=== EXERCISE GOAL ===
Everything from the line with "before = set(bpy.data.objects)" to the end of the data should be restated word for word, and nothing before it.

=== PROVIDED MATERIAL ===
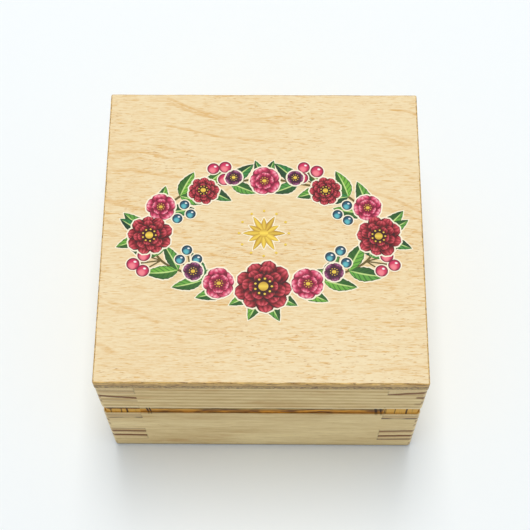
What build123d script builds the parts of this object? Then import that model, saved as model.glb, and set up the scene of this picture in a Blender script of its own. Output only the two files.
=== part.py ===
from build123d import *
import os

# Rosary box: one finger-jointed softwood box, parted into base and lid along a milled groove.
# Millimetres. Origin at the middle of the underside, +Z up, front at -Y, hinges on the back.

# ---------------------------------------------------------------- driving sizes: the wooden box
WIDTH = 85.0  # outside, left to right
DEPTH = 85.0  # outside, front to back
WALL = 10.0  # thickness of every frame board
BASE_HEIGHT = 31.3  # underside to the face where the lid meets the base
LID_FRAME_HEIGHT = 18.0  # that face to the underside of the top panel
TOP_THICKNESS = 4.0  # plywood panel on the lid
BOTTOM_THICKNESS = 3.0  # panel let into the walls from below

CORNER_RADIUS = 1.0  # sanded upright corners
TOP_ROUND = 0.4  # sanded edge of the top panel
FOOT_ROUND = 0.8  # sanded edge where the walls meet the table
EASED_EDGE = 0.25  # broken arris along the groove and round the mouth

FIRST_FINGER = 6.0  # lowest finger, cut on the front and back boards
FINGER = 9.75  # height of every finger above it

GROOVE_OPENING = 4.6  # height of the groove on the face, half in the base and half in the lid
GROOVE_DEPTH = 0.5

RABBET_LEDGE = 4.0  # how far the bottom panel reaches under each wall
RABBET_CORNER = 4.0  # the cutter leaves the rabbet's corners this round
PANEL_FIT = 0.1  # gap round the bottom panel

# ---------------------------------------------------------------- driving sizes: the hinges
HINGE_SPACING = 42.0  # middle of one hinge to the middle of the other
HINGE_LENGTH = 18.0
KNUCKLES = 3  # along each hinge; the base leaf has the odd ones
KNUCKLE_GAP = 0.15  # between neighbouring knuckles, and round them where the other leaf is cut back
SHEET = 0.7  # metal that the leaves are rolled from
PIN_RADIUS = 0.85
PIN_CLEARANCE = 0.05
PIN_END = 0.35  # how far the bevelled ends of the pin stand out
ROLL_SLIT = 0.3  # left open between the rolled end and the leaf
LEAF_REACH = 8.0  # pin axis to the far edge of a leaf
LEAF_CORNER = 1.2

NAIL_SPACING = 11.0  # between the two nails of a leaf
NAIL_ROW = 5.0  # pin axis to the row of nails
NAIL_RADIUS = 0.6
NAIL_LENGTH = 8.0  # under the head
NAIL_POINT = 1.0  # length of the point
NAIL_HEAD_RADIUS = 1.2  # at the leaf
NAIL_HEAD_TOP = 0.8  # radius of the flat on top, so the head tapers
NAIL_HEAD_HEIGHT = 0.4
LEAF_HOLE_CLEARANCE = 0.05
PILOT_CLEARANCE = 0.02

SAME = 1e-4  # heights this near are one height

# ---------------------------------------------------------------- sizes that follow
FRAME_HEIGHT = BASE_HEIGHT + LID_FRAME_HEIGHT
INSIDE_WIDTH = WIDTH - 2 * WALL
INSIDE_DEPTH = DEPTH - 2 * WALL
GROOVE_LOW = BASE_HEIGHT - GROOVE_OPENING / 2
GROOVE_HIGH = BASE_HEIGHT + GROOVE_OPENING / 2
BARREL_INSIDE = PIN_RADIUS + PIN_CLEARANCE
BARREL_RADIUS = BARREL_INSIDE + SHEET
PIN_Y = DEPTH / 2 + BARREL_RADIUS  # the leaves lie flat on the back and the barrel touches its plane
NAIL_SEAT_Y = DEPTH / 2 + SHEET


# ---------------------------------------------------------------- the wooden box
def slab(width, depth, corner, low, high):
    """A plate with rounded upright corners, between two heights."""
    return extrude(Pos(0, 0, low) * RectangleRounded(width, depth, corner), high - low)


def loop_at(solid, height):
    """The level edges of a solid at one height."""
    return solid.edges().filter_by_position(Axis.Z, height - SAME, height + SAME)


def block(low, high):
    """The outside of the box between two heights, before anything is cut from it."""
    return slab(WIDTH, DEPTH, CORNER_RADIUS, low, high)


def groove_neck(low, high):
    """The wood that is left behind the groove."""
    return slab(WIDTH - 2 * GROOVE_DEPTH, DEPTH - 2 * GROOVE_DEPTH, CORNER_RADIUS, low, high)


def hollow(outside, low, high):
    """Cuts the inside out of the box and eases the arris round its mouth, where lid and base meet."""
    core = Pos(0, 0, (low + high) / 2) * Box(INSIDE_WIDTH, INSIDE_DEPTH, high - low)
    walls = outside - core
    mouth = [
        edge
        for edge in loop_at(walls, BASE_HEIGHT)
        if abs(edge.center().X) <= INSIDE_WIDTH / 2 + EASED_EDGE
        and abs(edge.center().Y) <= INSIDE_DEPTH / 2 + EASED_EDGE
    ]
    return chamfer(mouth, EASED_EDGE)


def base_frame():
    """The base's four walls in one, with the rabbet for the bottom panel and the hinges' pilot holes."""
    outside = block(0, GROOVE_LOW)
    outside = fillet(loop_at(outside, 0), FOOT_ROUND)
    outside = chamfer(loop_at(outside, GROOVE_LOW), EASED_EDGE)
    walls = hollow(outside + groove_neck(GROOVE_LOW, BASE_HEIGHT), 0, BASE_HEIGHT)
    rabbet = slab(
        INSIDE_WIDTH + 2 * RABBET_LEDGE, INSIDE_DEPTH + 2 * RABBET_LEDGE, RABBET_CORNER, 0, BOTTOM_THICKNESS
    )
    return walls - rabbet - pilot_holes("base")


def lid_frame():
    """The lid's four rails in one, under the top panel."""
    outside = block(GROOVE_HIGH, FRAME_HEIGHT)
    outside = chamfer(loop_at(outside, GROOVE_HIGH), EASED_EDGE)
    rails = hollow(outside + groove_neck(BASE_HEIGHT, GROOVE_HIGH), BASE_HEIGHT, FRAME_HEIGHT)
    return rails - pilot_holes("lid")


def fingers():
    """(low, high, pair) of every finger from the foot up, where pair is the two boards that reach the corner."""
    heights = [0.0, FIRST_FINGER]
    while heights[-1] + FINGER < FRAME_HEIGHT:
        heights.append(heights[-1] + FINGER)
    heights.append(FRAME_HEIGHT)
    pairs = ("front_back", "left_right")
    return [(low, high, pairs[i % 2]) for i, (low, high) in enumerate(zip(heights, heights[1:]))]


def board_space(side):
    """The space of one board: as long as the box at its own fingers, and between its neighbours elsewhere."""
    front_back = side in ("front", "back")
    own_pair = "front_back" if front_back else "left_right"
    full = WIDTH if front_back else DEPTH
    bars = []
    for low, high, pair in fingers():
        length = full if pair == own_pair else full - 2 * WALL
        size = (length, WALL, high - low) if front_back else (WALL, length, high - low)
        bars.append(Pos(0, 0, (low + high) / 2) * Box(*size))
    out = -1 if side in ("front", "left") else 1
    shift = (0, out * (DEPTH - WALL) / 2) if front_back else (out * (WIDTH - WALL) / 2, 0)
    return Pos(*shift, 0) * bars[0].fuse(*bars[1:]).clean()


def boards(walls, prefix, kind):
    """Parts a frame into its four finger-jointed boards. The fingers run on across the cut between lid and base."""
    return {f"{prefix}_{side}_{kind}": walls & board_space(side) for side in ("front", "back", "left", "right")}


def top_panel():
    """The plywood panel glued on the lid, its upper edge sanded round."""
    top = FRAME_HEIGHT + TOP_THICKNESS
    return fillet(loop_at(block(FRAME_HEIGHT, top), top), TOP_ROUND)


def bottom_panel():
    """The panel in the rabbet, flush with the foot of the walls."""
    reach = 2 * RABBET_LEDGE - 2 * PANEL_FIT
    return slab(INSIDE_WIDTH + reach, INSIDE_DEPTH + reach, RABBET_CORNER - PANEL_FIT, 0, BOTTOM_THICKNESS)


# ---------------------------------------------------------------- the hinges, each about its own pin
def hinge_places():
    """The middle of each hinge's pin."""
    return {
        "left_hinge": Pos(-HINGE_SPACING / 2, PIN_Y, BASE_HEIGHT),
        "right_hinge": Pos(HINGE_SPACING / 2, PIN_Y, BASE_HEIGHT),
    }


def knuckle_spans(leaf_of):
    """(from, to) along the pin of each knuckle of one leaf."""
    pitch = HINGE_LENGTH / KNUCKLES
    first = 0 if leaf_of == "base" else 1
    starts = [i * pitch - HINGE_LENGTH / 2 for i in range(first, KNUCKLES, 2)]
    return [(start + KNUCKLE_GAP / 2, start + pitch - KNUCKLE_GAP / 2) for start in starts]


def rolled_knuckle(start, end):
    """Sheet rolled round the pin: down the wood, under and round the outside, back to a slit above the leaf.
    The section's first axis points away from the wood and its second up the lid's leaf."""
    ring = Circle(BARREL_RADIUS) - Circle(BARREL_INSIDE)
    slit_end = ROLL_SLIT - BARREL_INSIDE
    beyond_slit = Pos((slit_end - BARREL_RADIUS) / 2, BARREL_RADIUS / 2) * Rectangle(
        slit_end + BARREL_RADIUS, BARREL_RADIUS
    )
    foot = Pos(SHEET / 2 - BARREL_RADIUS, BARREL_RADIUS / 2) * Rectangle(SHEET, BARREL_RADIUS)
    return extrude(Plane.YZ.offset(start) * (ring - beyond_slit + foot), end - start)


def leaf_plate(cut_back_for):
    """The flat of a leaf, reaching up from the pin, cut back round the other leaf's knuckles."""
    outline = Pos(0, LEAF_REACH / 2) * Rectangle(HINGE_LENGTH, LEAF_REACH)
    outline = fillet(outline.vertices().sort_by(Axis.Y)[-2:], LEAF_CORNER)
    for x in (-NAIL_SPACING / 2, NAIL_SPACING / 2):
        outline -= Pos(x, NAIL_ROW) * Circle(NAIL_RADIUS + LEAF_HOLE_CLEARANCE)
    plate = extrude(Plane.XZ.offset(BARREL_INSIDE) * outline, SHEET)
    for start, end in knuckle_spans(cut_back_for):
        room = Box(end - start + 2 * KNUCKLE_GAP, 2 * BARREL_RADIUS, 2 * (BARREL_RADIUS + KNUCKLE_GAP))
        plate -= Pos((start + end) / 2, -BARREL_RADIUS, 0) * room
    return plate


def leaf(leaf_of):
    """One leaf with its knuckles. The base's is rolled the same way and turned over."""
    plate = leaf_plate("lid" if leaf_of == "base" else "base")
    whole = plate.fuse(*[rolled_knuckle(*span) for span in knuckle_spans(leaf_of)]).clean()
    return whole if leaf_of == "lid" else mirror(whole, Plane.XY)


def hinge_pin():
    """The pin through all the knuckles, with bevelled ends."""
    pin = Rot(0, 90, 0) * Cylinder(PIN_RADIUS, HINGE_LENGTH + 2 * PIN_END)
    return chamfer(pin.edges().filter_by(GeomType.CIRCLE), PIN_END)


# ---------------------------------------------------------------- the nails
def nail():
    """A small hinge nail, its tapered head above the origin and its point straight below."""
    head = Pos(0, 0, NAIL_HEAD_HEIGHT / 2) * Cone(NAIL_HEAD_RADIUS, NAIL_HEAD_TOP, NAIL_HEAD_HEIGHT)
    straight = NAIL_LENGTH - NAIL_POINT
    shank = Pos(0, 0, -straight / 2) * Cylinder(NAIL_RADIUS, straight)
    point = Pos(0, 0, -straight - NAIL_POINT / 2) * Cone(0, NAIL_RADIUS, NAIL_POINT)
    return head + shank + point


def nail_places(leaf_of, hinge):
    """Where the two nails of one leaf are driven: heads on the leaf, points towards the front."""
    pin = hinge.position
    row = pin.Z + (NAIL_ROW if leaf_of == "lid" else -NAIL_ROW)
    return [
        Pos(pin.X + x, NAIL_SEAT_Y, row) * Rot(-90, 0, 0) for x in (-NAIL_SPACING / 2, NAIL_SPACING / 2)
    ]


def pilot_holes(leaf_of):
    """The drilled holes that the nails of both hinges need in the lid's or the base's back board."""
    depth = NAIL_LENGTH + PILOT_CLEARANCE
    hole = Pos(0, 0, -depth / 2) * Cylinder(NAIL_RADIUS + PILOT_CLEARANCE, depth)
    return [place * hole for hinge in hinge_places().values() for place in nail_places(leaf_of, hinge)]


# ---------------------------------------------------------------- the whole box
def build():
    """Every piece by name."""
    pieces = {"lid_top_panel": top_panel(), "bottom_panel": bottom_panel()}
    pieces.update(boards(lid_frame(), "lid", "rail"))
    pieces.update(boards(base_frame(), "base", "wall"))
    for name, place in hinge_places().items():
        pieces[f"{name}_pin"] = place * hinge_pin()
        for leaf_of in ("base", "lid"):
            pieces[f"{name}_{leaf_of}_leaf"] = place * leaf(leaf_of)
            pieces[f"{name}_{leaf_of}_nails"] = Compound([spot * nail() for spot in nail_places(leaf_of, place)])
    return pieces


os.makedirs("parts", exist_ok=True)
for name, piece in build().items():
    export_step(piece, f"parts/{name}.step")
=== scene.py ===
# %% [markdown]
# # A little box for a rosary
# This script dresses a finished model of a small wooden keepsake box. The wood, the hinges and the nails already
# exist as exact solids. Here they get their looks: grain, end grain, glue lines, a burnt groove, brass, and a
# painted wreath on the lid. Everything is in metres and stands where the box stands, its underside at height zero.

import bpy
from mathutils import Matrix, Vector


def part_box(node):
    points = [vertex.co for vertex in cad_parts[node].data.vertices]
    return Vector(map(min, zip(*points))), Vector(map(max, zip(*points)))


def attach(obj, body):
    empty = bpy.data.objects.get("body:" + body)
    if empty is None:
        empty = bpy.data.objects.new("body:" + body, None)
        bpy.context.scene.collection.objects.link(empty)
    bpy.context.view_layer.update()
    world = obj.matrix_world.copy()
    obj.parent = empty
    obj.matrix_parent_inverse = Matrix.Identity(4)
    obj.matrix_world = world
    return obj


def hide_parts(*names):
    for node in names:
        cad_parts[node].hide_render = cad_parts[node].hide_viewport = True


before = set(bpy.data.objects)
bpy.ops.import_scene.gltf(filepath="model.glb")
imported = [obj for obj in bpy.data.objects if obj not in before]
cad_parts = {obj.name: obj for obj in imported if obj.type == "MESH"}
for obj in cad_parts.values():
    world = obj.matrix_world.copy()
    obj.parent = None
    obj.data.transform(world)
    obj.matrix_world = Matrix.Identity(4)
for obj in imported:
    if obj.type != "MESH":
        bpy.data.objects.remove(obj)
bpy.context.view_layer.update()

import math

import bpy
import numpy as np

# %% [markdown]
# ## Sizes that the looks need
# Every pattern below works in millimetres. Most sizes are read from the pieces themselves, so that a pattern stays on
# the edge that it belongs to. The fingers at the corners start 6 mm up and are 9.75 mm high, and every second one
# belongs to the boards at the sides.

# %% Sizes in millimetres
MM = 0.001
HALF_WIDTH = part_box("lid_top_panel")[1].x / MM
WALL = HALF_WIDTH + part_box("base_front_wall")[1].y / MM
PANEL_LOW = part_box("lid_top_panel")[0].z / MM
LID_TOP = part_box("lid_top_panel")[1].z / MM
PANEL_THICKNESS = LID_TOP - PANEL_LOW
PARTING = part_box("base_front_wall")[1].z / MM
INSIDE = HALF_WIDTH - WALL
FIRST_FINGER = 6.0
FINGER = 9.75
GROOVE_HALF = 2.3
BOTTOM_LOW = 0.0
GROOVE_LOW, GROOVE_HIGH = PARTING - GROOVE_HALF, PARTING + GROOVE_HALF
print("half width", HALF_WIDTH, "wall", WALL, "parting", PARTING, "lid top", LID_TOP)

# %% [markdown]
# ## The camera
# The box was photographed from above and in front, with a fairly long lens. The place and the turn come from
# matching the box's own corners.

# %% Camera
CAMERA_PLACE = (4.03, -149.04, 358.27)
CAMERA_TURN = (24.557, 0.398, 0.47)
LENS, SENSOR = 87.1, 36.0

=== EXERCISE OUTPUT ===
before = set(bpy.data.objects)
bpy.ops.import_scene.gltf(filepath="model.glb")
imported = [obj for obj in bpy.data.objects if obj not in before]
cad_parts = {obj.name: obj for obj in imported if obj.type == "MESH"}
for obj in cad_parts.values():
    world = obj.matrix_world.copy()
    obj.parent = None
    obj.data.transform(world)
    obj.matrix_world = Matrix.Identity(4)
for obj in imported:
    if obj.type != "MESH":
        bpy.data.objects.remove(obj)
bpy.context.view_layer.update()

import math

import bpy
import numpy as np

# %% [markdown]
# ## Sizes that the looks need
# Every pattern below works in millimetres. Most sizes are read from the pieces themselves, so that a pattern stays on
# the edge that it belongs to. The fingers at the corners start 6 mm up and are 9.75 mm high, and every second one
# belongs to the boards at the sides.

# %% Sizes in millimetres
MM = 0.001
HALF_WIDTH = part_box("lid_top_panel")[1].x / MM
WALL = HALF_WIDTH + part_box("base_front_wall")[1].y / MM
PANEL_LOW = part_box("lid_top_panel")[0].z / MM
LID_TOP = part_box("lid_top_panel")[1].z / MM
PANEL_THICKNESS = LID_TOP - PANEL_LOW
PARTING = part_box("base_front_wall")[1].z / MM
INSIDE = HALF_WIDTH - WALL
FIRST_FINGER = 6.0
FINGER = 9.75
GROOVE_HALF = 2.3
BOTTOM_LOW = 0.0
GROOVE_LOW, GROOVE_HIGH = PARTING - GROOVE_HALF, PARTING + GROOVE_HALF
print("half width", HALF_WIDTH, "wall", WALL, "parting", PARTING, "lid top", LID_TOP)

# %% [markdown]
# ## The camera
# The box was photographed from above and in front, with a fairly long lens. The place and the turn come from
# matching the box's own corners.

# %% Camera
CAMERA_PLACE = (4.03, -149.04, 358.27)
CAMERA_TURN = (24.557, 0.398, 0.47)
LENS, SENSOR = 87.1, 36.0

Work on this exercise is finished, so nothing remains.